Thinking about other things that I had control of was my way of saying, my body isn’t important, my face isnt important, my foot isn’t important. There are much more pressing issues. After all, if my mother still loves me then no show of concern to my body will amp up or lower down the degree of love. What endures? Forever means old age is inevitable. Even at 13, new heavenly bodies presented to me some form of respite. I looked to God, to save my from myself, from my face, from all this.

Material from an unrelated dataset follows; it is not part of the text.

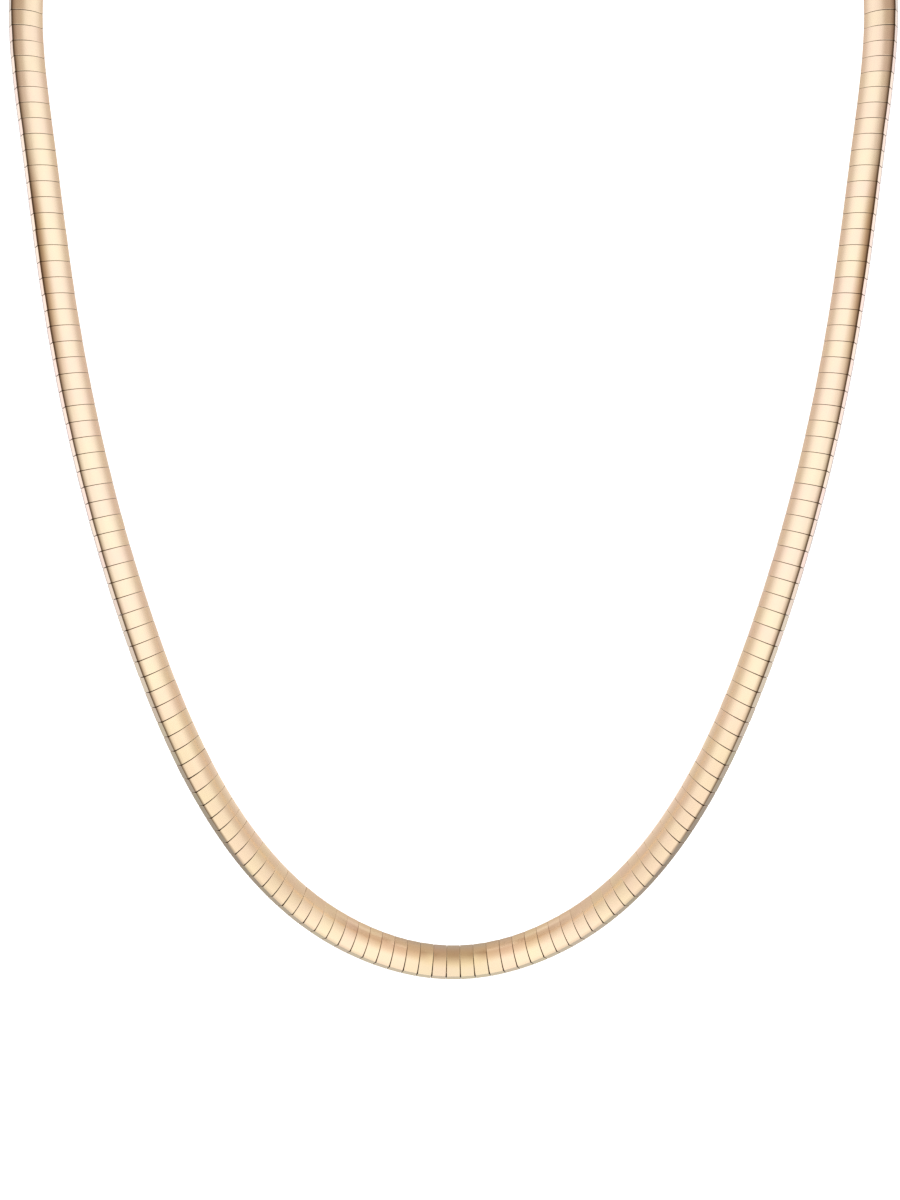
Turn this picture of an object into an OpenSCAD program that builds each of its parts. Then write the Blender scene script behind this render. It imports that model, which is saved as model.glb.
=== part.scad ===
// Omega chain necklace: domed metal plates side by side on a flat woven core, closed by a box
// clasp at the nape. It is modelled in the curve that it keeps when it is worn. The origin is
// the middle of the clasp's underside, where the necklace sits on the back of the neck.
// +Z is up, -Y is the wearer's front, and millimetres are used throughout.

/* [Loop] */
// Length round the whole loop, clasp included
loop_len = 432; // [408:4:508]

/* [Plates] */
// Width across the band
band_w = 4; // [3.8:0.1:4.4]
// Thickness of the sheet that a plate is pressed from
sheet_t = 0.28; // [0.24:0.02:0.32]
// Rise of a plate's dome above its two long corners
dome_rise = 0.42; // [0.3:0.02:0.5]
// Height of a plate's side walls, from the corners down
wall_h = 1.1; // [1:0.05:1.3]
// Reach of the lips that are folded in under the core, from the outside of the walls
lip_w = 0.8; // [0.6:0.05:1]
// Gap between one plate and the next
plate_gap = 0.12; // [0.1:0.01:0.16]

/* [Steps] */
// Step from plate to plate at the front
front_step = 1.62; // [1.56:0.02:1.8]
// Step from plate to plate along the back
side_step = 2.02; // [1.9:0.02:2.2]
// Distance from the front middle where the plates have their full length
long_run = 110; // [90:5:130]

/* [Core] */
// Gap between the woven core and the plates or the clasp round it
core_gap = 0.15; // [0.13:0.01:0.16]

/* [Clasp] */
// Length of the clasp's box
box_len = 9; // [8:0.5:11]
// Width of the clasp's box
box_w = 4.8; // [4.6:0.1:5.2]
// Length of each end cap that holds an end of the core
cap_len = 3; // [2.6:0.1:3.4]
// Depth of the pocket in an end cap
pocket = 1.8; // [1.4:0.1:2]

/* [Hidden] */
$fn = 96;

// Guide points of the right half, from the front middle to the nape. The band runs past them as
// a cubic B-spline, and the left half is its mirror image.
// columns: across, back, up, and the direction that the plates face: across, back, up
GUIDES = [
    [0, -130.2, -76.8, 0, -0.26, 0.97],
    [11.6, -130, -72.2, -0.55, -0.37, 0.75],
    [21.6, -129.2, -61.8, -0.64, -0.52, 0.56],
    [30.2, -124.6, -47.6, -0.54, -0.52, 0.67],
    [36.8, -114.4, -33.8, -0.46, -0.38, 0.8],
    [42.4, -99, -23.2, -0.46, -0.36, 0.81],
    [46.6, -80.2, -14, -0.44, -0.37, 0.82],
    [49, -61.2, -6, -0.41, -0.31, 0.86],
    [51.8, -42.6, -0.2, -0.34, -0.09, 0.94],
    [48, -25, 2, -0.16, 0.18, 0.97],
    [36.4, -10.8, 1.6, -0.02, 0.43, 0.9],
    [19.6, -2, 0.6, 0.03, 0.63, 0.78],
    [0, 1, 0, 0, 0.7, 0.72],
];
SPANS = len(GUIDES) - 1;
MIRROR = [-1, 1, 1, -1, 1, 1];
LEFT = [for (k = [SPANS - 1:-1:1]) [for (c = [0:5]) GUIDES[k][c] * MIRROR[c]]];
LOOP = concat(GUIDES, LEFT);

// The B-spline, by its place u: 0 is the front middle, SPANS the nape, and the left is negative
function guide(k) = LOOP[(k + 4 * SPANS) % (2 * SPANS)];
function rise(t) = 1 + 3 * t + 3 * t ^ 2 - 3 * t ^ 3;
function weights(t) = [(1 - t) ^ 3, rise(1 - t), rise(t), t ^ 3] / 6;
function blended(u) = let (k = floor(u)) weights(u - k) * [for (j = [-1:2]) guide(k + j)];
function place(u) = let (b = blended(u)) [b[0], b[1], b[2]];
function faced(u) = let (b = blended(u)) [b[3], b[4], b[5]];

// Distances along the half loop, scaled so that the whole loop is loop_len long
FINE = 16;
TRACE = [for (i = [0:SPANS * FINE]) place(i / FINE)];
function leg(i) = i + 1 < len(TRACE) ? norm(TRACE[i + 1] - TRACE[i]) : 0;
RUNS = [for (i = 0, run = 0; i < len(TRACE); run = run + leg(i), i = i + 1) run];
half_len = loop_len / 2;
scale_up = half_len / RUNS[len(RUNS) - 1];
RUN_TO_U = [for (i = [0:len(RUNS) - 1]) [RUNS[i] * scale_up, i / FINE]];
function u_at(run) = sign(run) * lookup(abs(run), RUN_TO_U);

// The band's own directions at u: along it, out of its face, and across it away from the middle
function unit(v) = v / norm(v);
function along(u) = unit(place(u + 0.01) - place(u - 0.01));
function out_of(u) = let (f = faced(u), t = along(u)) unit(f - (f * t) * t);

// The clasp's underside at the nape, which is shifted to the origin
box_under = wall_h + 0.15;
NAPE = place(SPANS) * scale_up - out_of(SPANS) * box_under;

// Puts its children on the band: X across it, Y out of its face, Z back towards the front middle
module on_band(run) {
    u = u_at(run);
    t = along(u);
    n = out_of(u);
    a = cross(t, n);
    p = place(u) * scale_up - NAPE;
    multmatrix([[a.x, n.x, -t.x, p.x], [a.y, n.y, -t.y, p.y], [a.z, n.z, -t.z, p.z]])
        children();
}

// Joints between the plates of one half, as distances from the front middle. The middle plate
// lies across the front, and the last joint is where the clasp starts. The steps lengthen fast
// near the front and ever more slowly up the sides.
clasp_start = half_len - box_len / 2 - cap_len;
plates_end = clasp_start - plate_gap;
function step_at(run) = front_step + (side_step - front_step) * sqrt(min(run / long_run, 1));
STEPS = [for (run = front_step / 2; run < plates_end + side_step / 2; run = run + step_at(run)) run];
JOINTS = STEPS * (plates_end / STEPS[len(STEPS) - 1]);

// Room for the core inside the plates, and the core's own size
dome_r = (band_w ^ 2 / 4 + dome_rise ^ 2) / (2 * dome_rise);
core_w = band_w - 2 * (sheet_t + core_gap);
room_top = dome_rise - dome_r + sqrt((dome_r - sheet_t) ^ 2 - core_w ^ 2 / 4);
room_floor = sheet_t - wall_h;
core_t = room_top - room_floor - 2 * core_gap;
core_mid = (room_top + room_floor) / 2;
core_end = clasp_start + pocket - core_gap;

// Section of a bar with straight walls under an arc, its long corners at height 0
module domed(w, r, depth) {
    top = r - dome_r + dome_rise;
    intersection() {
        translate([0, dome_rise - dome_r])
            circle(r);
        translate([-w / 2, -depth])
            square([w, depth + top]);
    }
}

// Section of a plate: a dome with two walls, and lips folded in under the core
module plate_section() {
    difference() {
        domed(band_w, dome_r, wall_h);
        domed(band_w - 2 * sheet_t, dome_r - sheet_t, wall_h - sheet_t);
        translate([lip_w - band_w / 2, -wall_h - 1])
            square([band_w - 2 * lip_w, 1.5]);
    }
}

// Everything past a joint, on its far side (+1) or its near side (-1)
module past(run, side) {
    reach = band_w;
    on_band(run)
        translate([0, 0, -side * (reach - plate_gap) / 2])
            cube([2 * band_w, 2 * band_w, reach], center = true);
}

// One plate from one joint to the next, its ends cut square to the band at the joints
module plate(from, to) {
    difference() {
        on_band((from + to) / 2)
            linear_extrude(to - from + 0.4, center = true)
                plate_section();
        past(from, -1);
        past(to, 1);
    }
}

// The right half's plates, with the middle one
module plates_right() {
    color("#f3d9a8") {
        plate(-JOINTS[0], JOINTS[0]);
        for (k = [1:len(JOINTS) - 1])
            plate(JOINTS[k - 1], JOINTS[k]);
    }
}

// The left half's plates
module plates_left() {
    color("#eccf9c")
        for (k = [1:len(JOINTS) - 1])
            plate(-JOINTS[k], -JOINTS[k - 1]);
}

// The flat woven core as one swept solid, with a ring at every joint
module woven_core() {
    flat = core_w / 2 - core_t / 3;
    SECTION = [
        [core_w / 2, core_mid],
        [flat, core_mid + core_t / 2],
        [-flat, core_mid + core_t / 2],
        [-core_w / 2, core_mid],
        [-flat, core_mid - core_t / 2],
        [flat, core_mid - core_t / 2],
    ];
    sides = len(SECTION);
    HALF = concat(JOINTS, core_end);
    RINGS = concat([for (k = [len(HALF) - 1:-1:0]) -HALF[k]], HALF);
    function corner(u, c) = place(u) * scale_up - NAPE + cross(along(u), out_of(u)) * c.x + out_of(u) * c.y;
    last = (len(RINGS) - 1) * sides;
    color("#c9a66b")
        polyhedron(
            points = [for (run = RINGS) let (u = u_at(run)) for (c = SECTION) corner(u, c)],
            faces = concat(
                [[for (i = [0:sides - 1]) i]],
                [for (r = [0:len(RINGS) - 2], i = [0:sides - 1])
                    let (a = r * sides, j = (i + 1) % sides) [a + i, a + sides + i, a + sides + j]],
                [for (r = [0:len(RINGS) - 2], i = [0:sides - 1])
                    let (a = r * sides, j = (i + 1) % sides) [a + i, a + sides + j, a + j]],
                [[for (i = [sides - 1:-1:0]) last + i]]
            )
        );
}

// The box clasp at the nape, closed, with an end cap on each side that takes an end of the core
module clasp() {
    cap_w = band_w + 0.2;
    lap = 0.6;
    color("#e6c88f")
        difference() {
            union() {
                on_band(half_len)
                    linear_extrude(box_len, center = true)
                        domed(box_w, dome_r + 0.15, box_under);
                for (side = [-1, 1])
                    on_band(side * (clasp_start + cap_len / 2))
                        translate([0, 0, -side * lap / 2])
                            linear_extrude(cap_len + lap, center = true)
                                domed(cap_w, dome_r + 0.05, wall_h + 0.05);
            }
            for (side = [-1, 1])
                on_band(side * clasp_start)
                    translate([0, core_mid, 0])
                        cube([core_w + 2 * core_gap, core_t + 2 * core_gap, 2 * pocket], center = true);
        }
}

plates_right();
plates_left();
woven_core();
clasp();
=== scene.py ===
# %% [markdown]
# # An omega chain in pale gold
# An omega chain is a row of short domed plates, pressed round a flat woven core so that the core
# hides inside them. From the front it looks like one smooth bent ribbon of gold with a fine line
# at every plate. This lesson builds it piece by piece. The exact solids of the part are loaded
# first and never changed. They fix the size and the place of everything that follows.

# %% Load the frame
import math
import bpy
import numpy as np
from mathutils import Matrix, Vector


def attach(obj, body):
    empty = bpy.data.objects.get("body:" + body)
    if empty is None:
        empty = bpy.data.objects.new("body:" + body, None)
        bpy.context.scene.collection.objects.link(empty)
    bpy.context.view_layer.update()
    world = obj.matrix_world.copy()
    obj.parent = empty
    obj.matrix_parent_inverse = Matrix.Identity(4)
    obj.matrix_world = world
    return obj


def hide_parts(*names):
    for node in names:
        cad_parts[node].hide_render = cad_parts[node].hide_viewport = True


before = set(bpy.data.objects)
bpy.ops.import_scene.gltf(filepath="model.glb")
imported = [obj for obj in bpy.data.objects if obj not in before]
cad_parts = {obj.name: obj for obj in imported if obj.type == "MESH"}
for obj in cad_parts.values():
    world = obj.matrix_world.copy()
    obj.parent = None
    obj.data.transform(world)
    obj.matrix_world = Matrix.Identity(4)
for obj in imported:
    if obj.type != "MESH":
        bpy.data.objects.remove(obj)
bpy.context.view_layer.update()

print("nodes:", sorted(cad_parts))

# %% [markdown]
# ## The way round the neck
# The chain keeps the curve that it is worn in. One short table of guide points describes the
# right half, from the front middle to the nape, and the left half is its mirror image. A cubic
# B-spline runs smoothly past the points. Each row also says which way the plates face there,
# because a band needs a direction as well as a place. The same table made the solids, so what
# is built here lies exactly where they lie.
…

Build some emotional insulation. My physics teacher in high school kept telling us, kept telling me – for somehow I needed to hear that. The ability to brush away any attacks to my body, and my being. What endures? Hard work that overshadows the self. 4 am every day for 4 years became a routine. Easy for me to execute. An attainable goal. Set the alarm and wake – get ahead of the pack and set yourself up for something greater than yourself. I did that. Then when someone loves me I wonder what for? Look past me. Nothing to see here. Go read my blog, and fall in love with that. Go follow my gram and let me take pictures like those. I am half the person you’re looking for, a slice of life – maybe too imperfect.
So what answer do I give when asked who I am. Who am I? Who am I doesn’t matter. Has it? Does it?

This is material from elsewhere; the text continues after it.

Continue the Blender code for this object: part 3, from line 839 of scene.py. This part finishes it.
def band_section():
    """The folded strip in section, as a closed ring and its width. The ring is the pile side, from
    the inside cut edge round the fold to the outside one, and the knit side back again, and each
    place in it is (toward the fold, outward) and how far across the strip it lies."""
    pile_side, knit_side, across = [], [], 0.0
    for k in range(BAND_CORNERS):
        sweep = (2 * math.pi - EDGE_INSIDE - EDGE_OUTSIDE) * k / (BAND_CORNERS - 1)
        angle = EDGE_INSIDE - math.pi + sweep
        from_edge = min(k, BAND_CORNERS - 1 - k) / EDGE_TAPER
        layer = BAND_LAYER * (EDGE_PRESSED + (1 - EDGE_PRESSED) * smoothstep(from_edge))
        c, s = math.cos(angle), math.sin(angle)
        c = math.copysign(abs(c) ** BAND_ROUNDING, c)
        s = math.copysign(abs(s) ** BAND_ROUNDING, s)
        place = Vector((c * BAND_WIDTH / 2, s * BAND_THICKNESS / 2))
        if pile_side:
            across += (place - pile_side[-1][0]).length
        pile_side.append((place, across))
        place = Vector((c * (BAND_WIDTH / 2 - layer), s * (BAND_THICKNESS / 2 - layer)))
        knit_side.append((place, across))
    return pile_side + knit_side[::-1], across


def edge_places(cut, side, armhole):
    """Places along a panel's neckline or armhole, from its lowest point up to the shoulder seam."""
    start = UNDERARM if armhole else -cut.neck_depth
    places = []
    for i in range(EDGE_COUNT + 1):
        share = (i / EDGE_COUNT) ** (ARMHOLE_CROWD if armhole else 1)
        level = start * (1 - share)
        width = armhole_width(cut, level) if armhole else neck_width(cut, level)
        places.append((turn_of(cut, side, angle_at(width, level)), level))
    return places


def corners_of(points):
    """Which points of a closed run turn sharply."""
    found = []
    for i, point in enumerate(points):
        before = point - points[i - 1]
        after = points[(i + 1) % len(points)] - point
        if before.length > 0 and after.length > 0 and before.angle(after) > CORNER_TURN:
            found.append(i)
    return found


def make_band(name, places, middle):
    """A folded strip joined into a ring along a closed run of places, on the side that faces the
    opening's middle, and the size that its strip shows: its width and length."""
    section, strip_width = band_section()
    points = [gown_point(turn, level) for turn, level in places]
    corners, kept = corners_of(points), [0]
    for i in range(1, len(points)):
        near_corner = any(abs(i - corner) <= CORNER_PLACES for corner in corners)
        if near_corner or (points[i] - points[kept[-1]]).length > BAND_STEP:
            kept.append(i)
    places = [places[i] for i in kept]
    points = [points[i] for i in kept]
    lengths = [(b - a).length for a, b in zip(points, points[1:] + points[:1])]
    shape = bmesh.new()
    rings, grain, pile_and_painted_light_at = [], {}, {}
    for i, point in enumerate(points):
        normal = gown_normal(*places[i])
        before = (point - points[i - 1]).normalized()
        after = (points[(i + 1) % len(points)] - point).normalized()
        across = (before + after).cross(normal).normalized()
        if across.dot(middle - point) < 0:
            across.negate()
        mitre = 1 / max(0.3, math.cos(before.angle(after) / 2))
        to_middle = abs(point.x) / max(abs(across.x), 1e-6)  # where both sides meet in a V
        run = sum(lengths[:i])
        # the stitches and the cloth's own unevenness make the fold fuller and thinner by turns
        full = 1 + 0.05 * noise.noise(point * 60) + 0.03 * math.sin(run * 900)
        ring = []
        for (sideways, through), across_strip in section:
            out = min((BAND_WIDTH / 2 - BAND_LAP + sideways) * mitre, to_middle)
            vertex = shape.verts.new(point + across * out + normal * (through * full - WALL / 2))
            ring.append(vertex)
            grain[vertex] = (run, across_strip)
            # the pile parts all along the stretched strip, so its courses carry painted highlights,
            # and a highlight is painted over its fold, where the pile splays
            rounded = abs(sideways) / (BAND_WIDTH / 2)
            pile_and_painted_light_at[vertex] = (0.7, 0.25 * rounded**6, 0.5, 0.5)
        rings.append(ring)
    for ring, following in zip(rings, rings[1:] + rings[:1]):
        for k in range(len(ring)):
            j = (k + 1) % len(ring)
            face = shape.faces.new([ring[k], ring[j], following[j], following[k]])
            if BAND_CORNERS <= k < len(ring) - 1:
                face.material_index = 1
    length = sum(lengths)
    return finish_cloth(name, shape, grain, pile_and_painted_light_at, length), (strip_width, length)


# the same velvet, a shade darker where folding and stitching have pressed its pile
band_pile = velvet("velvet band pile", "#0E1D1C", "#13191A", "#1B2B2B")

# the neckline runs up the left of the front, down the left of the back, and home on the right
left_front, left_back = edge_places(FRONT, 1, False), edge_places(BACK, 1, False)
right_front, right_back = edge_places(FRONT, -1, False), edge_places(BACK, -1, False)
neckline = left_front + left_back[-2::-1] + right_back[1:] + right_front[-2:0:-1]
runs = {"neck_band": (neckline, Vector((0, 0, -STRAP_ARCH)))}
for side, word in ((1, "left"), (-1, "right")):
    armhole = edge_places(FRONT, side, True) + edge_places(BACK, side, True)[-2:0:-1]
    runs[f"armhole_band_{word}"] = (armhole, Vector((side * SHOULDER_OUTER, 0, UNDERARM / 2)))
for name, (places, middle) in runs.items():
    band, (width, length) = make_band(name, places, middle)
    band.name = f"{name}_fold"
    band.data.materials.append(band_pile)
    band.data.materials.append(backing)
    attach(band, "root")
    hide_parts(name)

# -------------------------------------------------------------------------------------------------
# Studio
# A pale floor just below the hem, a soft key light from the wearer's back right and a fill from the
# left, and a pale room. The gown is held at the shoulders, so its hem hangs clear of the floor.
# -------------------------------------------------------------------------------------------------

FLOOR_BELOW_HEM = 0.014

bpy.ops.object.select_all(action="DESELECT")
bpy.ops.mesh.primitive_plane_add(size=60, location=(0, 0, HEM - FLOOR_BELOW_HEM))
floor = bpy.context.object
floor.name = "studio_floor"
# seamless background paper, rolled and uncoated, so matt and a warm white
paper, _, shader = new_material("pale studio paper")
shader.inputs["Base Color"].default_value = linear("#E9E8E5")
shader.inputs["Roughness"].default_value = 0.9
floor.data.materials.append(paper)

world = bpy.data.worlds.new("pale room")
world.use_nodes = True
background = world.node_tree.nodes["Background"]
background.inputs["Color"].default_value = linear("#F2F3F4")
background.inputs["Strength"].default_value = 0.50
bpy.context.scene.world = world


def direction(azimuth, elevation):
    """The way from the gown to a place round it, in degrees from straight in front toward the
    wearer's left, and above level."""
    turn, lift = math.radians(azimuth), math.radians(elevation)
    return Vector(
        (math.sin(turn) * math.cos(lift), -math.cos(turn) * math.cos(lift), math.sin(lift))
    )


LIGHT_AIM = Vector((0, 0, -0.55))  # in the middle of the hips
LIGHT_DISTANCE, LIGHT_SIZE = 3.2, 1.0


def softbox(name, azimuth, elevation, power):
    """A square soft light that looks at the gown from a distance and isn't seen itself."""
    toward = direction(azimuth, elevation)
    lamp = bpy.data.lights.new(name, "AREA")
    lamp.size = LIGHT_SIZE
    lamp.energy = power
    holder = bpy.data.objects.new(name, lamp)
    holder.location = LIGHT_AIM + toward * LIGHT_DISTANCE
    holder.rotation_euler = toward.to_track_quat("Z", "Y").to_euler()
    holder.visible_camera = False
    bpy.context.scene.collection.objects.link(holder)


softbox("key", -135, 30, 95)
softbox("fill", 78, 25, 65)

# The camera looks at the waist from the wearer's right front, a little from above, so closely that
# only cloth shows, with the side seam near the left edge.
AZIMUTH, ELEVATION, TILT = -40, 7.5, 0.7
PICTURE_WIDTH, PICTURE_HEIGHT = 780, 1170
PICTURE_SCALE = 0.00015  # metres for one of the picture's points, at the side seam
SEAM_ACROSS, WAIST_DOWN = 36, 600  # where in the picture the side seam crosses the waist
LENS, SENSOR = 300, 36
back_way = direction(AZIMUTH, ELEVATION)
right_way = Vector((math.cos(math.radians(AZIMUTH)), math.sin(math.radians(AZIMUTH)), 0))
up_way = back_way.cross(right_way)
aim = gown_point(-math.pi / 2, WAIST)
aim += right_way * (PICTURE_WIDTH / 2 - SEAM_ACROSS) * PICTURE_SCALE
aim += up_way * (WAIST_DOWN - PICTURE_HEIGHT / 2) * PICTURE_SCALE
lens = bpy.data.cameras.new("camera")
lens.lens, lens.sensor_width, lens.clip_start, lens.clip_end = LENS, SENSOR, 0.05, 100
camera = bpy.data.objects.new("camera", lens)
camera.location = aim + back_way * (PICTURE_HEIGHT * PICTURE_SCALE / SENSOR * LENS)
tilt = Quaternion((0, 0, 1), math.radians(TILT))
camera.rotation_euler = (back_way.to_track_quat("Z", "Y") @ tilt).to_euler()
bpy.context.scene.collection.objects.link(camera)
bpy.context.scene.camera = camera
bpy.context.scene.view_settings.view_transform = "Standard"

I find it hard to confront myself, and these sides of me that are far from perfect. I sometimes don’t know how to deal with them. Sometimes my skin launches a rebellion against my esteem and all I can do is watch myself lose. Dear reader, it’s hard for me to describe myself, and maybe you can understand even now when I tell you I still cannot describe who I am… Fully. But will the knowledge of who I am bring me satisfaction? I may not be who I say I am tomorrow. Tell me, reader – what endures?